— What the task requires —
Extract every line of the material below and reproduce it faithfully.

==== Data provided ====

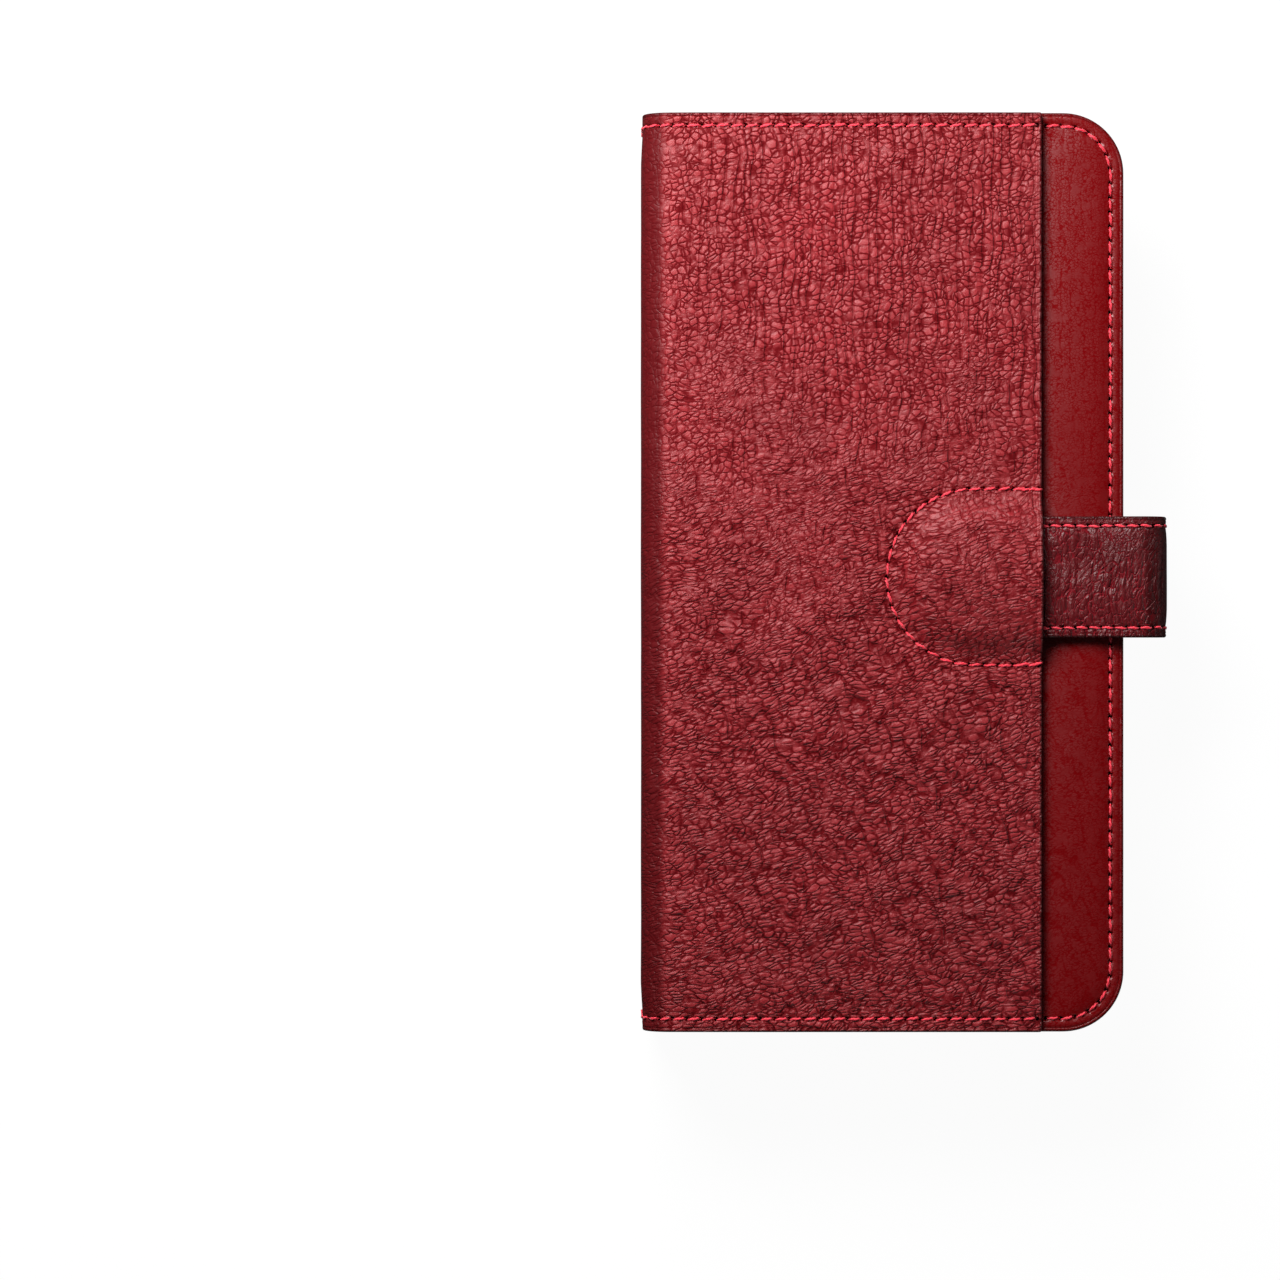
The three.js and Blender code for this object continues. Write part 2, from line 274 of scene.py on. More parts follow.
def mesh_object(name, points, faces, material, attributes=(), sharp=None):
    mesh = bpy.data.meshes.new(name)
    mesh.from_pydata((np.asarray(points) * MM).tolist(), [], [list(map(int, f)) for f in faces])
    for key, values in attributes:
        layer = mesh.attributes.new(key, "FLOAT_VECTOR", "POINT")
        layer.data.foreach_set("vector", np.asarray(values, np.float32).ravel())
    mesh.shade_smooth()
    if sharp:
        mesh.set_sharp_from_angle(angle=math.radians(sharp))
    mesh.materials.append(material)
    return placed(name, mesh)


def circle(centre, radius, sides=8):
    a = np.arange(sides) * 2 * math.pi / sides
    return np.stack([centre[0] + radius * np.cos(a), centre[1] + radius * np.sin(a)], axis=1)


def cut_from(start, turn=1):
    """Where a piece lies on the hide: `start` along it, so that no two pieces show the same grain."""
    return lambda s, t: (turn * s + start, t)


def beside(seam):
    """Distance from a stitch line that runs `seam` inside the outline."""
    return lambda s, t, inset: inset - seam


class Sheet:
    """A piece of leather: an outline wrapped on a track, with a face, an underside and rounded edges.
    Functions of (s, t), or of (s, t, distance inside the outline), give what varies over it:
    `thickness`, `rise` over the track, `channel` (distance from the seams' trough, `groove` deep),
    `hide` (place on the hide), `burnish` (how smooth, and how much painted shade darkens it) and `cut` (where
    there is none).
    Its mesh has points every `grid`, finer in each `dense` box, on the `rings` and `lines`,
    and none where a function in `keep_clear` says so."""

    def __init__(self, name, track, outline, thickness, rise, seams=(), lines=(), grid=2.5, dense=(),
                 hide=cut_from(0), edge=0.45, burnish=lambda s, t: np.zeros_like(s), cut=None,
                 rings=(*EDGE_RINGS, 1.3, *SEAM_RINGS), channel=None, groove=0.18, keep_clear=()):
        self.name, self.track, self.outline = name, track, outline
        self.thickness, self.rise, self.edge = thickness, rise, edge
        self.seams, self.holes = seams, np.vstack([np.zeros((0, 2)), *seams])
        self.lines, self.grid, self.dense, self.rings = lines, grid, dense, rings
        self.hide, self.burnish, self.cut = hide, burnish, cut
        self.channel, self.groove, self.keep_clear = channel, groove, keep_clear

    def pits(self, s, t):
        """1 in the middle of a stitch hole, 0 outside it."""
        found = np.zeros_like(s)
        for hs, ht in self.holes:
            near = (abs(s - hs) < HOLE * 2) & (abs(t - ht) < HOLE * 2)
            r = np.hypot(s[near] - hs, t[near] - ht)
            found[near] = np.maximum(found[near], 1 - smooth(r, HOLE * 0.5, HOLE * 1.05))
        return found

    def face(self, s, t):
        """The face's height over the track."""
        inset = self.outline.inset(s, t)
        height = -edge_round(inset, self.edge) - PRESSED_DEPTH * bell(inset - PRESSED_AT, PRESSED_WIDTH)
        if self.channel:
            height = height - self.groove * bell(self.channel(s, t, inset), CHANNEL_WIDTH)
        return height + self.rise(s, t, inset)

    def points(self):
        """The flat mesh's points and the edges that it has to keep."""
        o = self.outline
        verts, edges = [], []

        def add(line, closed):
            keep = line[:, 0] > (o.s0 + 0.3 if o.open_left else -math.inf)
            index = {}
            for i in np.flatnonzero(keep):
                index[i] = len(verts)
                verts.append(line[i])
            last = len(line) if closed else len(line) - 1
            for i in range(last):
                j = (i + 1) % len(line)
                if i in index and j in index:
                    edges.append((index[i], index[j]))

        for inset in self.rings:
            add(o.ring(inset), True)
        if o.open_left:
            cut = [(o.s0, sign * (o.t1 - r)) for r in self.rings for sign in (-1, 1)]
            cut += [(o.s0, t) for t in np.arange(o.t0 + 6, o.t1 - 5.9, 2.0)]
            verts.extend(np.array(sorted(cut, key=lambda p: p[1])))
        for line in self.lines:
            add(line, False)
        for hole in self.holes:
            for radius in (HOLE * 1.05, HOLE * 0.75, HOLE * 0.4):
                add(circle(hole, radius), True)
            verts.append(hole)
        grids = [(o.s0, o.s1, o.t0, o.t1, self.grid, self.grid), *self.dense]
        for number, (a, b, c, d, ds, dt) in enumerate(grids):
            s, t = np.meshgrid(np.arange(a + ds / 2, b, ds), np.arange(c + dt / 2, d, dt))
            s, t = s.ravel(), t.ravel()
            good = (o.inset(s, t) > self.rings[-1] + 0.4) & (s > o.s0 + 0.4)
            for a2, b2, c2, d2, _, _ in grids[number + 1:]:
                good &= ~((s > a2) & (s < b2) & (t > c2) & (t < d2))
            for clear in self.keep_clear:
                good &= ~clear(s, t)
            verts.extend(np.stack([s[good], t[good]], axis=1))
        return verts, edges

    def build(self, material):
        verts, edges = self.points()
        flat, _, faces, *_ = delaunay_2d_cdt([Vector(v) for v in verts], edges, [], 0, 1e-4)
        flat = np.array([tuple(v) for v in flat])
        faces = np.array([f for f in faces if len(f) == 3])
        if self.cut is not None:
            centre = flat[faces].mean(axis=1)
            faces = faces[~self.cut(centre[:, 0], centre[:, 1])]
        used = np.unique(faces)
        remap = -np.ones(len(flat), int)
        remap[used] = np.arange(len(used))
        flat, faces = flat[used], remap[faces]
        s, t = flat[:, 0], flat[:, 1]
        inset, pits = self.outline.inset(s, t), self.pits(s, t)
        top = self.face(s, t)
        thick = self.thickness(s, t, inset) if callable(self.thickness) else np.full_like(s, self.thickness)
        low = np.minimum(top + edge_round(inset, self.edge) - thick, top - 0.05)
        low = low + edge_round(inset, min(self.edge, 0.3))
        count = len(flat)
        upper = self.track.place(s, t, top - PIT_DEPTH * pits)
        lower = self.track.place(s, t, low)
        a, b, c = upper[faces[0]]
        normal = np.cross(b - a, c - a)
        outward = self.track.place(s[faces[0]], t[faces[0]], top[faces[0]] + 1)[0] - a
        if normal @ outward < 0:
            faces = faces[:, ::-1]
        directed = {(int(f[i]), int(f[(i + 1) % 3])) for f in faces for i in range(3)}
        walls = [(a, a + count, b + count, b) for a, b in directed if (b, a) not in directed]
        everything = [*faces.tolist(), *(faces[:, ::-1] + count).tolist(), *walls]
        u, v = self.hide(s, t)
        place = np.stack([u, v, np.zeros_like(u)], axis=1)
        beneath = place + (0, 0, 40)  # other grain on the underside
        worn = 1 - smooth(inset, 0.1, 0.9)
        marks = np.stack([pits, worn, self.burnish(s, t)], axis=1)
        lower_marks = np.stack([0 * pits, worn, 0 * pits], axis=1)
        attributes = [("hide", np.vstack([place, beneath])), ("marks", np.vstack([marks, lower_marks]))]
        return mesh_object(self.name, np.vstack([upper, lower]), everything, material, attributes, sharp=60)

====

— The solution —
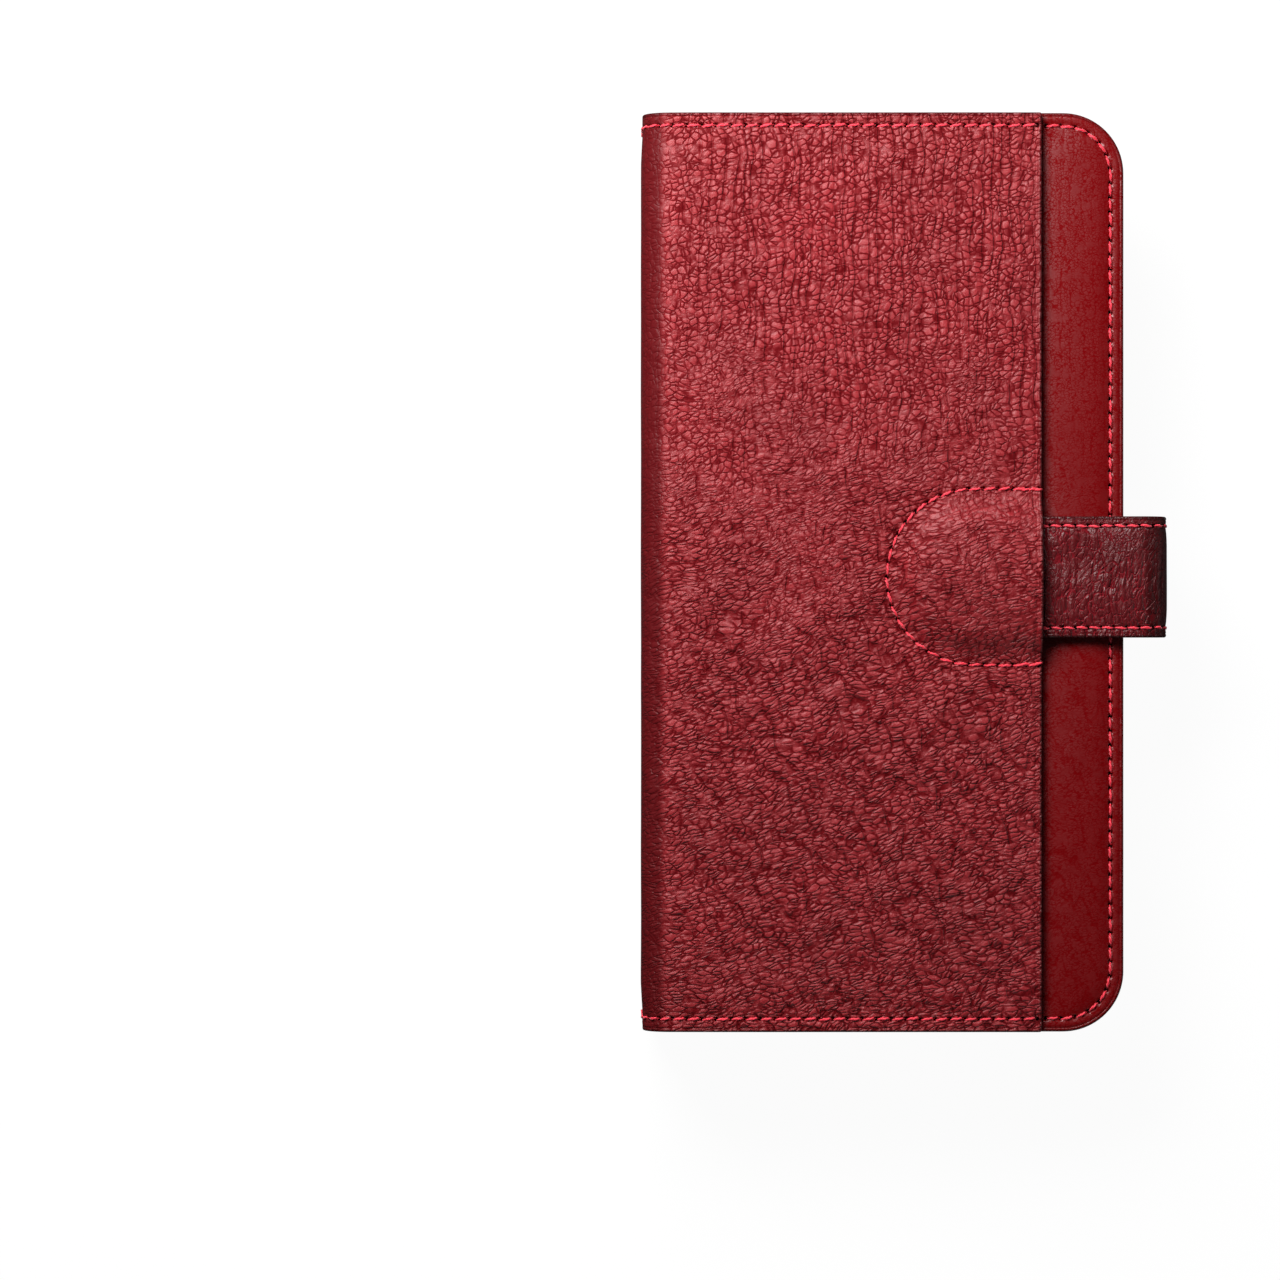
The three.js and Blender code for this object continues. Write part 2, from line 274 of scene.py on. More parts follow.
def mesh_object(name, points, faces, material, attributes=(), sharp=None):
    mesh = bpy.data.meshes.new(name)
    mesh.from_pydata((np.asarray(points) * MM).tolist(), [], [list(map(int, f)) for f in faces])
    for key, values in attributes:
        layer = mesh.attributes.new(key, "FLOAT_VECTOR", "POINT")
        layer.data.foreach_set("vector", np.asarray(values, np.float32).ravel())
    mesh.shade_smooth()
    if sharp:
        mesh.set_sharp_from_angle(angle=math.radians(sharp))
    mesh.materials.append(material)
    return placed(name, mesh)


def circle(centre, radius, sides=8):
    a = np.arange(sides) * 2 * math.pi / sides
    return np.stack([centre[0] + radius * np.cos(a), centre[1] + radius * np.sin(a)], axis=1)


def cut_from(start, turn=1):
    """Where a piece lies on the hide: `start` along it, so that no two pieces show the same grain."""
    return lambda s, t: (turn * s + start, t)


def beside(seam):
    """Distance from a stitch line that runs `seam` inside the outline."""
    return lambda s, t, inset: inset - seam


class Sheet:
    """A piece of leather: an outline wrapped on a track, with a face, an underside and rounded edges.
    Functions of (s, t), or of (s, t, distance inside the outline), give what varies over it:
    `thickness`, `rise` over the track, `channel` (distance from the seams' trough, `groove` deep),
    `hide` (place on the hide), `burnish` (how smooth, and how much painted shade darkens it) and `cut` (where
    there is none).
    Its mesh has points every `grid`, finer in each `dense` box, on the `rings` and `lines`,
    and none where a function in `keep_clear` says so."""

    def __init__(self, name, track, outline, thickness, rise, seams=(), lines=(), grid=2.5, dense=(),
                 hide=cut_from(0), edge=0.45, burnish=lambda s, t: np.zeros_like(s), cut=None,
                 rings=(*EDGE_RINGS, 1.3, *SEAM_RINGS), channel=None, groove=0.18, keep_clear=()):
        self.name, self.track, self.outline = name, track, outline
        self.thickness, self.rise, self.edge = thickness, rise, edge
        self.seams, self.holes = seams, np.vstack([np.zeros((0, 2)), *seams])
        self.lines, self.grid, self.dense, self.rings = lines, grid, dense, rings
        self.hide, self.burnish, self.cut = hide, burnish, cut
        self.channel, self.groove, self.keep_clear = channel, groove, keep_clear

    def pits(self, s, t):
        """1 in the middle of a stitch hole, 0 outside it."""
        found = np.zeros_like(s)
        for hs, ht in self.holes:
            near = (abs(s - hs) < HOLE * 2) & (abs(t - ht) < HOLE * 2)
            r = np.hypot(s[near] - hs, t[near] - ht)
            found[near] = np.maximum(found[near], 1 - smooth(r, HOLE * 0.5, HOLE * 1.05))
        return found

    def face(self, s, t):
        """The face's height over the track."""
        inset = self.outline.inset(s, t)
        height = -edge_round(inset, self.edge) - PRESSED_DEPTH * bell(inset - PRESSED_AT, PRESSED_WIDTH)
        if self.channel:
            height = height - self.groove * bell(self.channel(s, t, inset), CHANNEL_WIDTH)
        return height + self.rise(s, t, inset)

    def points(self):
        """The flat mesh's points and the edges that it has to keep."""
        o = self.outline
        verts, edges = [], []

        def add(line, closed):
            keep = line[:, 0] > (o.s0 + 0.3 if o.open_left else -math.inf)
            index = {}
            for i in np.flatnonzero(keep):
                index[i] = len(verts)
                verts.append(line[i])
            last = len(line) if closed else len(line) - 1
            for i in range(last):
                j = (i + 1) % len(line)
                if i in index and j in index:
                    edges.append((index[i], index[j]))

        for inset in self.rings:
            add(o.ring(inset), True)
        if o.open_left:
            cut = [(o.s0, sign * (o.t1 - r)) for r in self.rings for sign in (-1, 1)]
            cut += [(o.s0, t) for t in np.arange(o.t0 + 6, o.t1 - 5.9, 2.0)]
            verts.extend(np.array(sorted(cut, key=lambda p: p[1])))
        for line in self.lines:
            add(line, False)
        for hole in self.holes:
            for radius in (HOLE * 1.05, HOLE * 0.75, HOLE * 0.4):
                add(circle(hole, radius), True)
            verts.append(hole)
        grids = [(o.s0, o.s1, o.t0, o.t1, self.grid, self.grid), *self.dense]
        for number, (a, b, c, d, ds, dt) in enumerate(grids):
            s, t = np.meshgrid(np.arange(a + ds / 2, b, ds), np.arange(c + dt / 2, d, dt))
            s, t = s.ravel(), t.ravel()
            good = (o.inset(s, t) > self.rings[-1] + 0.4) & (s > o.s0 + 0.4)
            for a2, b2, c2, d2, _, _ in grids[number + 1:]:
                good &= ~((s > a2) & (s < b2) & (t > c2) & (t < d2))
            for clear in self.keep_clear:
                good &= ~clear(s, t)
            verts.extend(np.stack([s[good], t[good]], axis=1))
        return verts, edges

    def build(self, material):
        verts, edges = self.points()
        flat, _, faces, *_ = delaunay_2d_cdt([Vector(v) for v in verts], edges, [], 0, 1e-4)
        flat = np.array([tuple(v) for v in flat])
        faces = np.array([f for f in faces if len(f) == 3])
        if self.cut is not None:
            centre = flat[faces].mean(axis=1)
            faces = faces[~self.cut(centre[:, 0], centre[:, 1])]
        used = np.unique(faces)
        remap = -np.ones(len(flat), int)
        remap[used] = np.arange(len(used))
        flat, faces = flat[used], remap[faces]
        s, t = flat[:, 0], flat[:, 1]
        inset, pits = self.outline.inset(s, t), self.pits(s, t)
        top = self.face(s, t)
        thick = self.thickness(s, t, inset) if callable(self.thickness) else np.full_like(s, self.thickness)
        low = np.minimum(top + edge_round(inset, self.edge) - thick, top - 0.05)
        low = low + edge_round(inset, min(self.edge, 0.3))
        count = len(flat)
        upper = self.track.place(s, t, top - PIT_DEPTH * pits)
        lower = self.track.place(s, t, low)
        a, b, c = upper[faces[0]]
        normal = np.cross(b - a, c - a)
        outward = self.track.place(s[faces[0]], t[faces[0]], top[faces[0]] + 1)[0] - a
        if normal @ outward < 0:
            faces = faces[:, ::-1]
        directed = {(int(f[i]), int(f[(i + 1) % 3])) for f in faces for i in range(3)}
        walls = [(a, a + count, b + count, b) for a, b in directed if (b, a) not in directed]
        everything = [*faces.tolist(), *(faces[:, ::-1] + count).tolist(), *walls]
        u, v = self.hide(s, t)
        place = np.stack([u, v, np.zeros_like(u)], axis=1)
        beneath = place + (0, 0, 40)  # other grain on the underside
        worn = 1 - smooth(inset, 0.1, 0.9)
        marks = np.stack([pits, worn, self.burnish(s, t)], axis=1)
        lower_marks = np.stack([0 * pits, worn, 0 * pits], axis=1)
        attributes = [("hide", np.vstack([place, beneath])), ("marks", np.vstack([marks, lower_marks]))]
        return mesh_object(self.name, np.vstack([upper, lower]), everything, material, attributes, sharp=60)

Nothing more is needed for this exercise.